Die Gründe dafür, wie Fehler entstehen, sind vielfältig. Oft ist es auch eine Kette von Ereignissen, die am Ende dazu führt, dass eine Handlung nicht richtig ausgeführt wird.

Mit Fehlern arbeiten als Teil des Fehlermanagements

Fehler offen und vertraulich kommunizieren zu können, ist daher der erste Schritt, um eine offenere Fehlerkultur auch in Arztpraxen zu etablieren.

Wie das gelingen kann, beschreibt Dr. Nils Löber, der unter anderem jahrelang im klinischen Qualitäts- und Risikomanagement der Charité in Berlin tätig war, in seiner Publikation „Konstruktive Fehlerkultur in Krankenhaus und Praxis“.

Bezogen auf Praxisstrukturen sollte die Praxisführung ein Augenmerk darauf richten, der Handlungskompetenz ihrer Mitarbeiter zu vertrauen, und so die Möglichkeit eröffnen, kreativ und flexibel mit Fehlern umzugehen und aus ihnen zu lernen.

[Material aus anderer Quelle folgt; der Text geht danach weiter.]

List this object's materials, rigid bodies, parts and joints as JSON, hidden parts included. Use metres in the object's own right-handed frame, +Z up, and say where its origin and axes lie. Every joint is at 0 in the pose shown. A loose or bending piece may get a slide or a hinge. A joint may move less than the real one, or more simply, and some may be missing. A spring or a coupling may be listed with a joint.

Dazu nennt Löber drei Stufen des Fehlermanagements:

  • Wissen: Erfolgreiche Anwendung von Maßnahmen des Qualitäts-, Risiko- und Fehlermanagements

  • Können: Bereitstellung der notwendigen Ressourcen für ein professionelles Fehlermanagement und Sicherstellung der entsprechenden Handlungskompetenzen aller Mitarbeiter

  • Wollen: Einstellungsorientierte Ausrichtung der Mitarbeiter auf Patientensicherheit

Eine vertrauenswürdige Fehlerkultur beruht hierbei auf Gegenseitigkeit: Auch Praxisinhaber sollten lernen, sich Fehler einzugestehen und an ihnen zu arbeiten.

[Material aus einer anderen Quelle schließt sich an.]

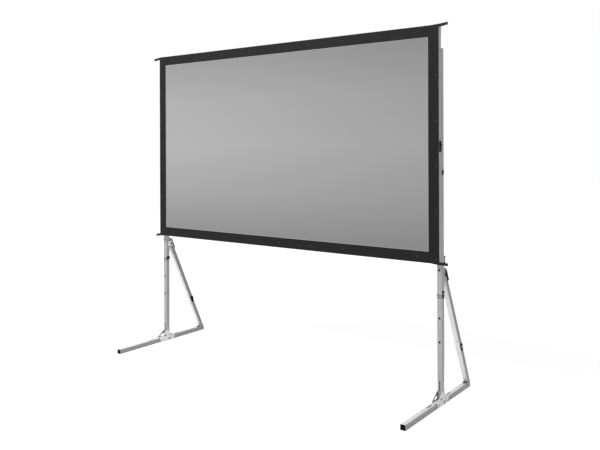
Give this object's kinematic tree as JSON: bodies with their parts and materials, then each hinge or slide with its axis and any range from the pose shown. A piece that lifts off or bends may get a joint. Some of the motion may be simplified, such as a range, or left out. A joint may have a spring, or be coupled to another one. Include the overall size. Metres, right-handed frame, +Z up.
{
  "type": "portable projection screen",
  "caption": "Portable projection screen: a grey surface with a black border snapped on a folding square-tube frame, held up by legs with long feet and folding rear braces.",
  "frame": {"origin": "on the floor, midway between the legs and under the middle of the feet", "axes": "+X to the right as the screen is seen from the front, +Y from the surface to the braces at the back, +Z up"},
  "size_m": [2.96, 1.032, 2.649],
  "materials": {
    "aluminium": "satin anodised",
    "black_metal": "black, satin",
    "black_fabric": "black woven border, matt",
    "screen_grey": "smooth matt projection surface",
    "bright_steel": "bright plated",
    "grey_plastic": "moulded, matt"
  },
  "bodies": {
    "left_side": {"left_side_tube_lower": "aluminium", "left_side_tube_upper": "aluminium", "left_side_hinge": "black_metal", "left_bottom_corner": "aluminium", "left_top_corner": "aluminium"},
    "surface": {"screen_border": "black_fabric", "screen_surface": "screen_grey"},
    "bottom_rail_1": {"bottom_rail_1": "aluminium"},
    "bottom_rail_2": {"bottom_rail_2": "aluminium"},
    "bottom_rail_3": {"bottom_rail_3": "aluminium"},
    "bottom_rail_4": {"bottom_rail_4": "aluminium"},
    "top_rail_1": {"top_rail_1": "aluminium"},
    "top_rail_2": {"top_rail_2": "aluminium"},
    "top_rail_3": {"top_rail_3": "aluminium"},
    "top_rail_4": {"top_rail_4": "aluminium"},
    "right_side": {"right_side_tube_lower": "aluminium", "right_side_tube_upper": "aluminium", "right_side_hinge": "black_metal", "right_bottom_corner": "aluminium", "right_top_corner": "aluminium"},
    "left_leg": {"left_leg_middle_tube": "aluminium", "left_leg_upper_hinge": "black_metal", "left_leg_lower_bracket": "black_metal", "left_brace_ear": "bright_steel"},
    "left_knob": {"left_leg_knob": "grey_plastic"},
    "left_leg_top": {"left_leg_top_tube": "aluminium", "left_leg_top_cap": "black_metal"},
    "left_leg_lock": {"left_leg_lock_pin": "bright_steel"},
    "left_leg_lower": {"left_leg_lower_tube": "aluminium", "left_foot_bracket": "aluminium"},
    "left_foot": {"left_foot_tube": "aluminium", "left_foot_front_cap": "black_metal", "left_foot_rear_cap": "black_metal", "left_foot_hinge": "black_metal"},
    "left_brace_lower": {"left_brace_lower_tube": "aluminium", "left_brace_knee": "black_metal"},
    "left_knee_lock": {"left_knee_lock_pin": "bright_steel"},
    "left_brace_upper": {"left_brace_upper_tube": "aluminium"},
    "left_latch": {"left_brace_latch": "black_metal"},
    "right_leg": {"right_leg_middle_tube": "aluminium", "right_leg_upper_hinge": "black_metal", "right_leg_lower_bracket": "black_metal", "right_brace_ear": "bright_steel"},
    "right_knob": {"right_leg_knob": "grey_plastic"},
    "right_leg_top": {"right_leg_top_tube": "aluminium", "right_leg_top_cap": "black_metal"},
    "right_leg_lock": {"right_leg_lock_pin": "bright_steel"},
    "right_leg_lower": {"right_leg_lower_tube": "aluminium", "right_foot_bracket": "aluminium"},
    "right_foot": {"right_foot_tube": "aluminium", "right_foot_front_cap": "black_metal", "right_foot_rear_cap": "black_metal", "right_foot_hinge": "black_metal"},
    "right_brace_lower": {"right_brace_lower_tube": "aluminium", "right_brace_knee": "black_metal"},
    "right_knee_lock": {"right_knee_lock_pin": "bright_steel"},
    "right_brace_upper": {"right_brace_upper_tube": "aluminium"},
    "right_latch": {"right_brace_latch": "black_metal"}
  },
  "joints": [
    {"name": "surface_unsnap", "type": "slide", "parent": "left_side", "child": "surface", "axis": [0, -1, 0], "range_m": [0, 0.15]},
    {"name": "frame_fold", "type": "hinge", "parent": "left_side", "child": "top_rail_1", "pos_m": [-1.3675, 0.007, 2.577], "axis": [0, 1, 0], "range_deg": [0, 86]},
    {"name": "top_rail_hinge_1", "type": "hinge", "parent": "top_rail_1", "child": "top_rail_2", "pos_m": [-0.69075, 0.007, 2.621], "axis": [0, 1, 0], "range_deg": [-172, 0]},
    {"name": "top_rail_hinge_2", "type": "hinge", "parent": "top_rail_2", "child": "top_rail_3", "pos_m": [-0.014, 0.007, 2.577], "axis": [0, 1, 0], "range_deg": [0, 172]},
    {"name": "top_rail_hinge_3", "type": "hinge", "parent": "top_rail_3", "child": "top_rail_4", "pos_m": [0.67675, 0.007, 2.621], "axis": [0, 1, 0], "range_deg": [-172, 0]},
    {"name": "right_side_hinge", "type": "hinge", "parent": "top_rail_4", "child": "right_side", "pos_m": [1.3675, 0.007, 2.577], "axis": [0, 1, 0], "range_deg": [0, 86]},
    {"name": "bottom_rail_hinge_0", "type": "hinge", "parent": "left_side", "child": "bottom_rail_1", "pos_m": [-1.3675, 0.007, 1.047], "axis": [0, 1, 0], "range_deg": [-86, 0]},
    {"name": "bottom_rail_hinge_1", "type": "hinge", "parent": "bottom_rail_1", "child": "bottom_rail_2", "pos_m": [-0.69075, 0.007, 1.003], "axis": [0, 1, 0], "range_deg": [0, 172]},
    {"name": "bottom_rail_hinge_2", "type": "hinge", "parent": "bottom_rail_2", "child": "bottom_rail_3", "pos_m": [-0.014, 0.007, 1.047], "axis": [0, 1, 0], "range_deg": [-172, 0]},
    {"name": "bottom_rail_hinge_3", "type": "hinge", "parent": "bottom_rail_3", "child": "bottom_rail_4", "pos_m": [0.67675, 0.007, 1.003], "axis": [0, 1, 0], "range_deg": [0, 172]},
    {"name": "left_leg_release", "type": "slide", "parent": "left_side", "child": "left_leg", "axis": [0, 1, 0], "range_m": [0, 0.06]},
    {"name": "left_knob_turn", "type": "hinge", "parent": "left_leg", "child": "left_knob", "pos_m": [-1.3895, 0.0643, 1.0015], "axis": [0, 1, 0], "continuous": true},
    {"name": "left_leg_lock", "type": "slide", "parent": "left_leg", "child": "left_leg_lock", "axis": [-1, 0, 0], "range_m": [0, 0.005], "stiffness_N_per_m": 400},
    {"name": "left_leg_top_fold", "type": "hinge", "parent": "left_leg", "child": "left_leg_top", "pos_m": [-1.4115, 0.0453, 1.627], "axis": [0, -1, 0], "range_deg": [0, 172]},
    {"name": "left_leg_fold", "type": "hinge", "parent": "left_leg", "child": "left_leg_lower", "pos_m": [-1.3675, 0.0453, 0.755], "axis": [0, 1, 0], "range_deg": [-100, 0]},
    {"name": "left_foot_fold", "type": "hinge", "parent": "left_leg_lower", "child": "left_foot", "pos_m": [-1.3895, -0.02, 0.019], "axis": [-1, 0, 0], "range_deg": [0, 90]},
    {"name": "left_brace_fold", "type": "hinge", "parent": "left_foot", "child": "left_brace_lower", "pos_m": [-1.3895, 0.46541, 0.041], "axis": [1, 0, 0], "range_deg": [0, 64]},
    {"name": "left_brace_knee_fold", "type": "hinge", "parent": "left_brace_lower", "child": "left_brace_upper", "pos_m": [-1.3895, 0.36382, 0.36009], "axis": [-1, 0, 0], "range_deg": [0, 180]},
    {"name": "left_knee_lock", "type": "slide", "parent": "left_brace_lower", "child": "left_knee_lock", "axis": [-1, 0, 0], "range_m": [0, 0.005], "stiffness_N_per_m": 400},
    {"name": "left_latch_lift", "type": "hinge", "parent": "left_brace_upper", "child": "left_latch", "pos_m": [-1.3895, 0.09481, 0.93972], "axis": [1, 0, 0], "range_deg": [0, 20]},
    {"name": "right_leg_release", "type": "slide", "parent": "right_side", "child": "right_leg", "axis": [0, 1, 0], "range_m": [0, 0.06]},
    {"name": "right_knob_turn", "type": "hinge", "parent": "right_leg", "child": "right_knob", "pos_m": [1.3895, 0.0643, 1.0015], "axis": [0, 1, 0], "continuous": true},
    {"name": "right_leg_lock", "type": "slide", "parent": "right_leg", "child": "right_leg_lock", "axis": [1, 0, 0], "range_m": [0, 0.005], "stiffness_N_per_m": 400},
    {"name": "right_leg_top_fold", "type": "hinge", "parent": "right_leg", "child": "right_leg_top", "pos_m": [1.4115, 0.0453, 1.627], "axis": [0, 1, 0], "range_deg": [0, 172]},
    {"name": "right_leg_fold", "type": "hinge", "parent": "right_leg", "child": "right_leg_lower", "pos_m": [1.3675, 0.0453, 0.755], "axis": [0, -1, 0], "range_deg": [-100, 0]},
    {"name": "right_foot_fold", "type": "hinge", "parent": "right_leg_lower", "child": "right_foot", "pos_m": [1.3895, -0.02, 0.019], "axis": [-1, 0, 0], "range_deg": [0, 90]},
    {"name": "right_brace_fold", "type": "hinge", "parent": "right_foot", "child": "right_brace_lower", "pos_m": [1.3895, 0.46541, 0.041], "axis": [1, 0, 0], "range_deg": [0, 64]},
    {"name": "right_brace_knee_fold", "type": "hinge", "parent": "right_brace_lower", "child": "right_brace_upper", "pos_m": [1.3895, 0.36382, 0.36009], "axis": [-1, 0, 0], "range_deg": [0, 180]},
    {"name": "right_knee_lock", "type": "slide", "parent": "right_brace_lower", "child": "right_knee_lock", "axis": [1, 0, 0], "range_m": [0, 0.005], "stiffness_N_per_m": 400},
    {"name": "right_latch_lift", "type": "hinge", "parent": "right_brace_upper", "child": "right_latch", "pos_m": [1.3895, 0.09481, 0.93972], "axis": [1, 0, 0], "range_deg": [0, 20]}
  ],
  "couplings": [
    {"joint": "top_rail_hinge_1", "follows": "frame_fold", "ratio": -2},
    {"joint": "top_rail_hinge_2", "follows": "frame_fold", "ratio": 2},
    {"joint": "top_rail_hinge_3", "follows": "frame_fold", "ratio": -2},
    {"joint": "right_side_hinge", "follows": "frame_fold", "ratio": 1},
    {"joint": "bottom_rail_hinge_0", "follows": "frame_fold", "ratio": -1},
    {"joint": "bottom_rail_hinge_1", "follows": "frame_fold", "ratio": 2},
    {"joint": "bottom_rail_hinge_2", "follows": "frame_fold", "ratio": -2},
    {"joint": "bottom_rail_hinge_3", "follows": "frame_fold", "ratio": 2},
    {"joint": "left_brace_knee_fold", "follows": "left_brace_fold", "ratio": 2.8},
    {"joint": "right_brace_knee_fold", "follows": "right_brace_fold", "ratio": 2.8}
  ]
}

Das ist nicht immer einfach – denn zum ärztlichen Selbstverständnis zählt auch, der Qualität und Sicherheit der Patientenbehandlung höchste Priorität einzuräumen und Patienten so vor vermeidbarem Leid zu schützen. Fehler können deshalb an eben diesem Selbstverständnis nagen.

So helfen Meldeplattformen bei der Fehlerbearbeitung

Um Fehler systematisch aufzuarbeiten, empfiehlt sich zum einen die Nutzung von CIRS. Die Abkürzung steht für „Critical Incident Reporting System“ und beschreibt ein Meldesystem, um Fehler, Beinahe-Fehler oder weitere Schadensfälle anonymisiert zu dokumentieren.

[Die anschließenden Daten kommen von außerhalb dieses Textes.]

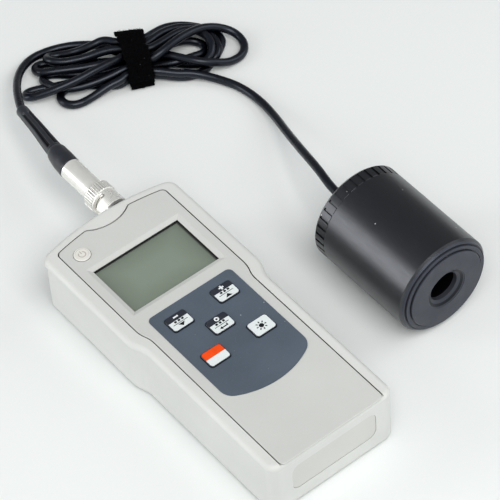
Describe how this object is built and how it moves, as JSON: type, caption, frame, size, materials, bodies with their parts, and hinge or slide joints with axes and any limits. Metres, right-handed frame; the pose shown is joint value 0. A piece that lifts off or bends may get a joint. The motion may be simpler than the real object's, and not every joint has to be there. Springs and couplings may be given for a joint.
{
  "type": "light meter",
  "caption": "Hand-held light meter lying on its back, with a round light sensor head on a tied-up lead that plugs into its top end by a bayonet connector.",
  "frame": {"origin": "middle of the meter's flat back, on the table it lies on", "axes": "+X to the right of the display, +Y towards the connector end, +Z out of the display, away from the table"},
  "size_m": [0.1683, 0.2865, 0.0484],
  "materials": {
    "shell_plastic": "moulded, fine satin",
    "rim_plastic": "moulded, fine satin",
    "cover_plastic": "fine matt texture",
    "plate_plastic": "matt film",
    "keypad_film": "matt printed film",
    "key_white": "satin",
    "key_orange": "satin",
    "button_grey": "satin",
    "window_clear": "clear",
    "lcd_grey": "grey-green display",
    "dark_rubber": "matt",
    "strip_rubber": "striped silicone",
    "guide_clear": "diffusing",
    "board_green": "solder mask",
    "part_black": "moulded",
    "steel": "zinc plated",
    "nickel": "nickel plated, polished",
    "gold": "gold plated",
    "insulator_white": "turned",
    "cell_jacket": "printed film",
    "lead_black": "satin",
    "relief_black": "matt",
    "strap_black": "fuzzy woven",
    "head_dark": "satin, dark grey",
    "face_dark": "satin, dark grey",
    "bore_black": "light-absorbing",
    "lens_glass": "polished",
    "cell_ceramic": "sensor can"
  },
  "bodies": {
    "meter": {"aperture_rim": "face_dark", "aperture_tube": "bore_black", "batteries": "cell_jacket", "battery_contacts": "steel", "battery_springs": "steel", "bnc_contact": "gold", "bnc_insulator": "insulator_white", "bnc_nut": "nickel", "bnc_socket": "nickel", "bnc_washer": "steel", "board_parts": "part_black", "board_screws": "steel", "case_screws": "steel", "cord_gland": "relief_black", "cord_hank": "lead_black", "cord_tie": "strap_black", "cord_to_plug": "lead_black", "cord_to_sensor": "lead_black", "display_gasket": "dark_rubber", "display_window": "window_clear", "end_plate": "plate_plastic", "front_cover": "cover_plastic", "front_frame": "rim_plastic", "key_switches": "part_black", "keypad_overlay": "keypad_film", "lcd_backlight": "guide_clear", "lcd_edge_strips": "strip_rubber", "lcd_panel": "lcd_grey", "lens_ring": "bore_black", "light_cell": "cell_ceramic", "main_board": "board_green", "plug_insulator": "insulator_white", "plug_pin": "gold", "plug_sleeve": "nickel", "rear_shell": "shell_plastic", "sensor_barrel": "head_dark", "sensor_board": "board_green", "sensor_face_plate": "face_dark", "sensor_lens": "lens_glass", "sensor_rear_cap": "head_dark", "sensor_wires": "dark_rubber", "strain_relief": "relief_black"},
    "battery_door": {"battery_door": "shell_plastic"},
    "coupling_nut": {"coupling_nut": "nickel"},
    "key_backlight": {"key_backlight": "key_white"},
    "key_down": {"key_down": "key_white"},
    "key_enter": {"key_enter": "key_white"},
    "key_record": {"key_record": "key_orange"},
    "key_up": {"key_up": "key_white"},
    "power_button": {"power_button": "button_grey"}
  },
  "joints": [
    {"name": "key_down_press", "type": "slide", "parent": "meter", "child": "key_down", "axis": [0, 0, -1], "range_m": [0, 0.0005], "stiffness_N_per_m": 2000},
    {"name": "key_up_press", "type": "slide", "parent": "meter", "child": "key_up", "axis": [0, 0, -1], "range_m": [0, 0.0005], "stiffness_N_per_m": 2000},
    {"name": "key_enter_press", "type": "slide", "parent": "meter", "child": "key_enter", "axis": [0, 0, -1], "range_m": [0, 0.0005], "stiffness_N_per_m": 2000},
    {"name": "key_record_press", "type": "slide", "parent": "meter", "child": "key_record", "axis": [0, 0, -1], "range_m": [0, 0.0005], "stiffness_N_per_m": 2000},
    {"name": "key_backlight_press", "type": "slide", "parent": "meter", "child": "key_backlight", "axis": [0, 0, -1], "range_m": [0, 0.0005], "stiffness_N_per_m": 2000},
    {"name": "power_button_press", "type": "slide", "parent": "meter", "child": "power_button", "axis": [0, 0, -1], "range_m": [0, 0.0005], "stiffness_N_per_m": 2000},
    {"name": "battery_door_slide", "type": "slide", "parent": "meter", "child": "battery_door", "axis": [0, -1, 0], "range_m": [0, 0.06]},
    {"name": "coupling_nut_turn", "type": "hinge", "parent": "meter", "child": "coupling_nut", "pos_m": [0.0095, 0.09, 0.023], "axis": [0, 1, 0], "range_deg": [0, 72]}
  ]
}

Das Sicherheitskonzept kommt in Hochsicherheitsbranchen wie zum Beispiel der Luftfahrt zum Einsatz und seit geraumer Zeit unter dem Titel „CIRSmedical“ auch im Gesundheitswesen – betrieben von der Bundesärztekammer.

Während CIRSmedical den ambulanten und stationären Sektor gleichermaßen abdeckt, gibt es weitere Internetangebote zum strukturierten Fehlermanagement, die ihren Schwerpunkt auf Arztpraxen legen.

Die Plattform „Jeder Fehler zählt“ ist als offenes Fehlerberichts- und Lernsystem für Hausarztpraxen konzipiert. Praxis­inhaberinnen und -inhaber können Fehler anonym melden und auch andere gemeldete Fehlerberichte lesen.

Das Konzept will so eine offenere Fehlerkultur im Praxisbetrieb fördern, da es auch Patientinnen und Patienten transparent zeigt, wie Praxen mit Fehlern umgehen und diese bewältigt haben. Erfahrungsberichte der Kollegen helfen somit bei Bedarf auch, die eigenen praxisinternen Abläufe anzupassen, um Fehler zu minimieren.

Wie Ärzte daraus zusätzlich lernen können

Hier befindet sich ein zusätzliches Ziel von „Jeder Fehler zählt“: Das Tool gibt Hausarztpraxen Strategien zur Fehlervermeidung an die Hand. Konkret beinhalten sie Tipps für reibungslosere Impfungen und Medikationen sowie Hinweise für telefonische Anfragen und zur Patienten-identifikation.

Außerdem werden mögliche Fehlerquellen bei Rezepten genannt. Ähnlich wie „Jeder Fehler zählt“ ist auch die Plattform „CIRSforte“ aufgebaut. E-Learning-Angebote, unterteilt in drei Online-Module, unterstützen die Praxen bei der Einrichtung eines Fehlermanagements.

Außerdem finden Praxischefs Handlungsempfehlungen sowie Vorlagen und Formulare zum Download. Die zwei genannten Systeme werden jeweils von einem breiten Netzwerk aus dem Gesundheitswesen unterstützt, sowohl vonseiten der Ärzteschaft als auch der Patientenvertretungen.